Setahun sudah perjalanan kita dalam mahligai rumah tangga. Tepat pukul 14.57 WIB, Rabu, 5 Februari 2020, tangisan itu pecah menghilangkan rasa sakit yang kualami selama sembilan bulan lamanya.
Terlihat bayi mungil yang sedang dibedong oleh seorang perempuan, bidan yang membantu persalinanku. Aku hanya bisa melihatnya dari pembaringanku. Di sampingku ada Kau yang menggenggam erat tanganku sambil mengecup lembut dahiku. "Cahya kita sudah lahir sayang," bisikmu ke telingaku.
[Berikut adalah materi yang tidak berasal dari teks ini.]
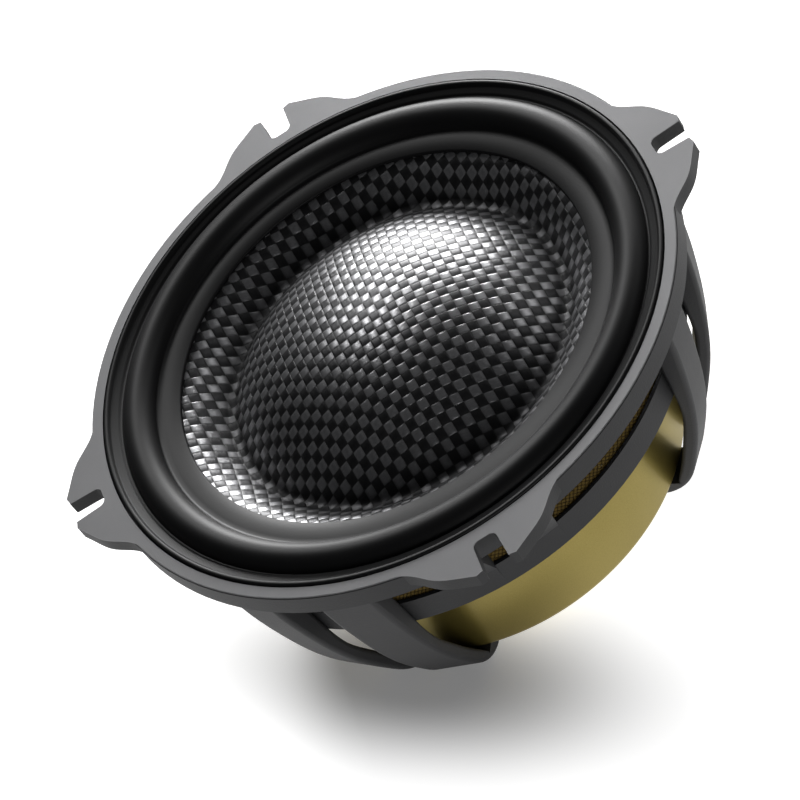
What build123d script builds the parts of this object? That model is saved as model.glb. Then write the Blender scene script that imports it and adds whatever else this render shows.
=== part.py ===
"""Five-inch car loudspeaker: cast basket with four slotted ears, woven carbon cone and dome, gold motor cup.

Millimetres, +Z up, origin under the middle of the motor's feet. The speaker fires upwards.
Depths are measured down from the flange's machined face, so a point is written as (radius, depth).
"""

from build123d import *

import os
from math import cos, radians, sin

os.makedirs("parts", exist_ok=True)

# ---------------------------------------------------------------- driving dimensions
DEPTH = 56.5  # flange face down to the underside of the feet
FLANGE_R = 65.0
FLANGE_T = 5.0
SEAT_R = 62.4  # rebate that takes the lip of the surround
SEAT_DEPTH = 1.6
THROAT_R = 59.6  # inside of the upper ring

EAR_ANGLES = [45, 135, 225, 315]
EAR_T = 3.3
EAR_TIP_R = 72.6
SLOT_END_R = 65.2
SLOT_WIDTH = 4.9
SLOT_MOUTH = 5.7

SHELF_R = 57.6  # lower ring, which carries the damper
SHELF_BORE_R = 50.0
SHELF_TOP = 17.3
SHELF_BOTTOM = 23.0
FLOOR_TOP = 30.0  # plate that the motor is screwed to
FLOOR_BOTTOM = 32.5
FLOOR_BORE_R = 31.0

LEG_WIDTHS = {269: 9.0, 287.3: 11.4, 7.5: 9.0, 27: 9.0, 138: 9.0, 158: 9.0}
LEG_ANGLES = list(LEG_WIDTHS)
TERMINAL_ANGLE = 85

SCREW_R = 1.5
HEAD_R = 2.8
HEAD_T = 1.7
SCREW_BITE = 5.0
FOOT_SCREW_R = 39.6
FLOOR_SCREW_R = 38.0
FLOOR_SCREW_ANGLES = [15, 55, 125, 195, 235, 305]

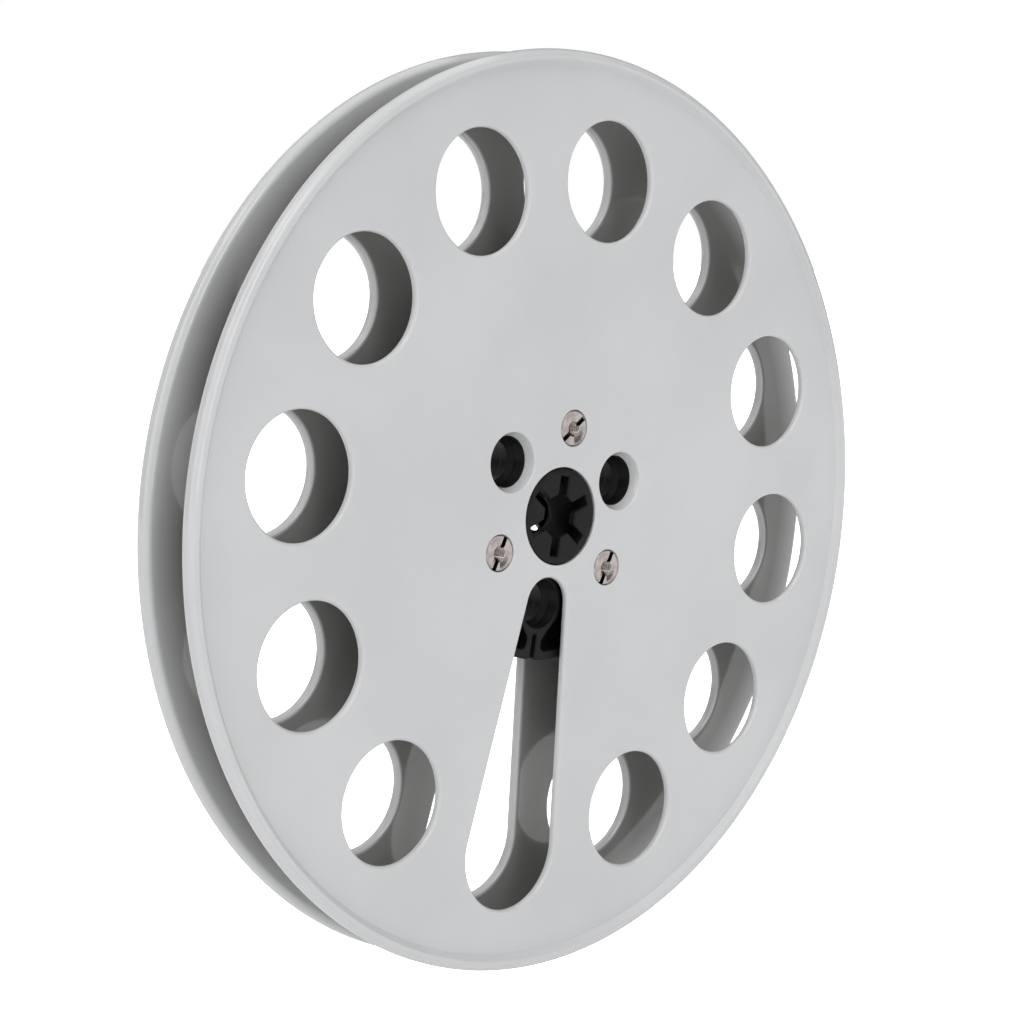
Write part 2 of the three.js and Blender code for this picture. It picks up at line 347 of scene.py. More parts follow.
def pocket_outline(turn):
    """The outline function of the pocket at an angle, found by walking from its middle to the walls."""
    middle = polar((BOSS_RADIUS + HUB_RADIUS) / 2, turn)
    rays = np.array([polar(1, ray) for ray in np.linspace(0, 2 * math.pi, POCKET_POINTS, endpoint=False)])
    inside = np.zeros(POCKET_POINTS)
    for _ in range(POCKET_WALKS):
        inside += POCKET_WALK_SHARE * np.maximum(wall_distance(middle + rays * inside[:, None]), 0)
    edge = middle + rays * inside[:, None]
    shifts = np.eye(2) * POCKET_SLOPE_STEP
    rises = [wall_distance(edge + shift) - wall_distance(edge - shift) for shift in shifts]
    slope = np.stack(rises, axis=1)
    slope /= np.linalg.norm(slope, axis=1)[:, None]

    def outline(grow):
        return list(edge - slope * grow)

    return outline


# ---------------------------------------------------------------- profiles through the thickness


def rounded_corner(corner, rounding, start, end, steps):
    """Rows of a quarter round at a corner. start and end are the ways from the corner to its two ends."""
    start_reach = np.array(start) * rounding
    end_reach = np.array(end) * rounding
    rows = []
    for turn in np.linspace(0, math.pi / 2, steps + 1):
        offset = start_reach * (1 - math.sin(turn)) + end_reach * (1 - math.cos(turn))
        rows.append(corner + offset)
    return rows


def edge_from_face(face, rounding, steps, inward):
    """Rows that leave a face by a rounded edge. inward is +1 where the depth falls behind the face."""
    return rounded_corner((0, face), rounding, (1, 0), (0, -inward), steps)


def edge_to_face(face, rounding, steps, inward):
    """Rows that reach a face by a rounded edge."""
    return edge_from_face(face, rounding, steps, inward)[::-1]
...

Bayi itu kemudian diletakkan di dadaku. Terasa begitu nyaman saat mendekap tubuh mungilnya. Tangisannya pun mulai reda, seoalah dia mengetahui orang yang telah melahirkannya. Seketika itu aku melupakan rasa sakit yang kualami sebelumnya, sakit yang tak bisa kuungkapkan melalui kata-kata.
Setiap kali rasa sakit itu datang, terasa remuk tulang-tulang ini. Keringat membasahi tubuhku, ingin rasanya aku menyerah, tapi membayangkan sosok mungil yang dinanti banyak orang, kunikmati segala kesakitan itu. Itulah segala puncak kesakitan dari seluruh kesakitan yang ada di dunia ini.
Kau hanya merasakan sedikit kesakitan dari semua kesakitanku, saat genggamanmu berubah menjadi cengkramanku. Itu semua tak lain karena menahan rasa sakit yang kualami. Kau meneteskan air mata, entah karena iba melihatku atau menahan sakit tanganmu yang kucengkram. Namun, perpaduan keduanya membuatmu begitu terkejut sekaligus terharu akan perjuangan seorang ibu dalam melahirkan anaknya.
Itulah alasan kenapa Rasulullah mengatakan sampai tiga kali, bahwa ibu adalah tempat untuk berbakti dan memperoleh surga.